Election for the lower house of Danish Parliament

Folketing elections were held in Denmark on 22 April 1918, the first in which women could vote. The result was a victory for Venstre, which won 45 of the 140 seats in the Folketing, which had been expanded from 114 to 140 seats. Voter turnout was 75.5%.

==Electoral system==
The Folketing was elected by rural–urban proportional representation. Copenhagen had 24 members elected by party-list proportional representation using the d'Hondt system, while in the rest of the country 93 members (42 in the Danish Islands and 51 in Jutland) were elected in single-member constituencies using first-past-the-post voting.
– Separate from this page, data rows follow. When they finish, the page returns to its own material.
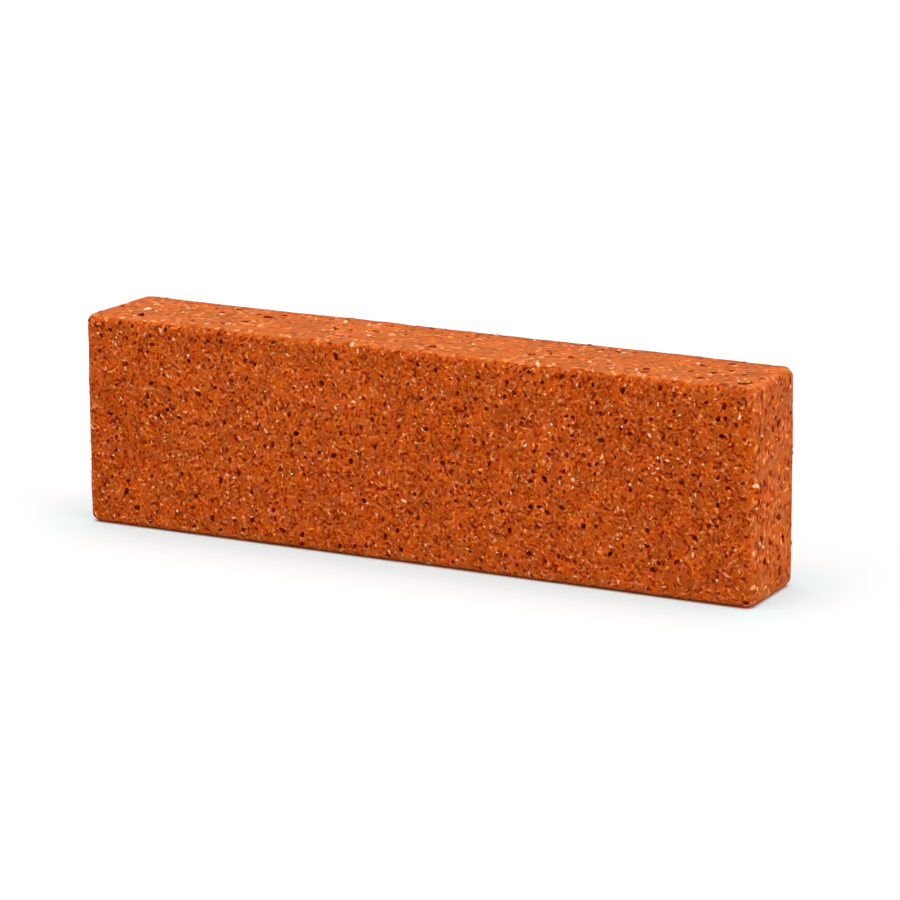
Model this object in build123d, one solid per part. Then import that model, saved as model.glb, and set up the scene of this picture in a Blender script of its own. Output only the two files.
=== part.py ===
from build123d import *
import os

# A slim solid facing brick of fired red clay, standing on its long narrow bed.
# It is one pressed block: flat faces, no holes and no frog, with every arris rounded.
# Lengths are millimetres. X runs along the brick, Y from the show face to the back,
# and Z up. The origin is the centre of the foot, on the floor.

# Overall size
length = 200.0
height = 59.0
thickness = 28.0

# Arrises. Those round the two beds are rounded in the mould. The four upright ones
# are handled and rubbed more, and are rounder than the beds by the corner wear.
bed_arris_radius = 2.6
corner_wear = 0.6


def block():
    """The pressed block: its plan with worn corners, drawn up to the full height."""
    upright_arris_radius = bed_arris_radius + corner_wear
    plan = RectangleRounded(length, thickness, upright_arris_radius)
    return extrude(plan, height)


def round_beds(brick):
    """Rounds the arrises that run right round the foot and the top bed."""
    levels = brick.edges().group_by(Axis.Z)
    foot_edges, top_edges = levels[0], levels[-1]
    return fillet(foot_edges + top_edges, bed_arris_radius)


def clay_brick():
    return round_beds(block())


os.makedirs("parts", exist_ok=True)
export_step(clay_brick(), "parts/clay_brick.step")
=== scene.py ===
# %% [markdown]
# # A clay brick
# This lesson dresses a slim facing brick of fired red clay, which stands on its long narrow bed.
# The solid block is already built at its real size, and it arrives here as a fixed frame. We load it,
# set up a camera and soft light, and then make the skin that shows: a block with worn arrises, real
# pits, hard white and dark grains in its face, and a clay that changes colour from grain to grain.

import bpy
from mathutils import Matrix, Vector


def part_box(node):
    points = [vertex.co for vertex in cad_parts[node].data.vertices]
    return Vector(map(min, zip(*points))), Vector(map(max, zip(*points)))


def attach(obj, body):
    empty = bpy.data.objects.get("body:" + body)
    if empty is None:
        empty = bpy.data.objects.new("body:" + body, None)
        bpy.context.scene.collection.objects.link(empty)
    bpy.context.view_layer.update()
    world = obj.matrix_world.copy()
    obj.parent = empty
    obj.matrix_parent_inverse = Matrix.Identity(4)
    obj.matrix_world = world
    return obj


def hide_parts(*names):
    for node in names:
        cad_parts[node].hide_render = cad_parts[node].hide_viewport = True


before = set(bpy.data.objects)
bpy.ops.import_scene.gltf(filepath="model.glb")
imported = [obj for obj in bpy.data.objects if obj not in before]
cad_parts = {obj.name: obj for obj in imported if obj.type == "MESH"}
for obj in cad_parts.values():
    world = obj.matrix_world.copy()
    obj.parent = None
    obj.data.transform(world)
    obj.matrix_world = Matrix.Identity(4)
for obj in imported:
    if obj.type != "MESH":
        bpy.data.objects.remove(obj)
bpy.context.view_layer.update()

# %% Tools
import math

import bmesh
import bpy
import numpy as np
from mathutils import Quaternion, Vector, noise

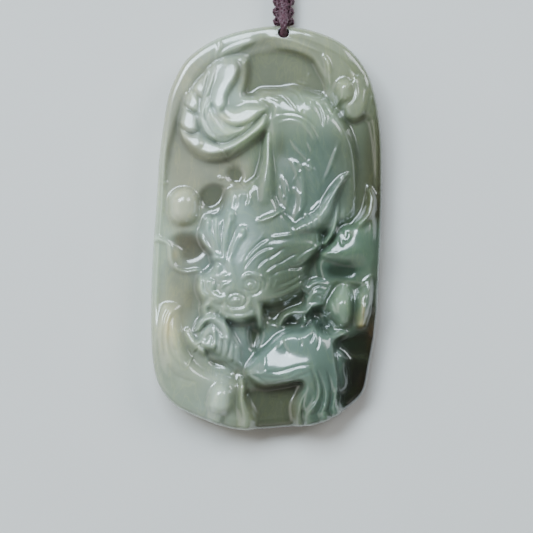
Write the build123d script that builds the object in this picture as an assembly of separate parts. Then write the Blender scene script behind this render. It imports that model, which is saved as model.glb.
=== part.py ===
"""Jade dragon pendant on a knotted cord, lying on its flat back with the carved face up.

Millimetres. +X is across the plaque, +Y up it towards the cord, +Z out of the carved face.
The origin is the middle of the flat back.
"""
from build123d import *
import math
import os
import numpy as np

# Plaque
plaque_width = 38.0
plaque_height = 66.4
ground_level = 5.2
relief_height = 4.0
front_round = 1.7
back_round = 0.9
facets_across = 46
facets_up = 78
path_steps = 6
form_crease = 0.30
mass_crease = 1.1

# Bore for the strand: in at the front near the top edge, and out through the edge
bore_across = 2.8
bore_front_from_top = 1.15
bore_turn_from_top = 2.4
bore_turn_height = 1.85
bore_clearance = 0.15

# Strand through the bore
strand_diameter = 1.6
strand_over_rim = 2.2
strand_fold_radius = 1.2
strand_off_edge = 0.2
legs_apart = 1.8
legs_spread = 0.4
grip_clearance = 0.05

# Column of snake knots
knot_width = 3.8
knot_waist = 3.1
knot_pitch = 1.75
knot_count = 13
knot_from_edge = 0.35
strand_in_knots = 4.2

# Cord round the neck
neck_cord_diameter = 2.0
nape_knot_diameter = 4.6
nape_knot_length = 9.0
floor_gap = 0.05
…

There were a further 23 leveling seats to make the results more proportional.

Of the 23 leveling seats, twenty (nine in the islands and eleven in Jutland) were allocated on a regional basis, and three (one in the islands and two in Jutland) were allocated based on the nationwide vote (including Copenhagen). The allocation of candidates to leveling seats was based on a best-loser rule, using a form of Scorporo; in each single-member constituency a Hare quota of votes for the appropriate region was subtracted from the winner's votes and the remainders were pooled at a county level. The candidates with the highest proportion of the votes relative to the region's Hare quota were allocated the leveling seats.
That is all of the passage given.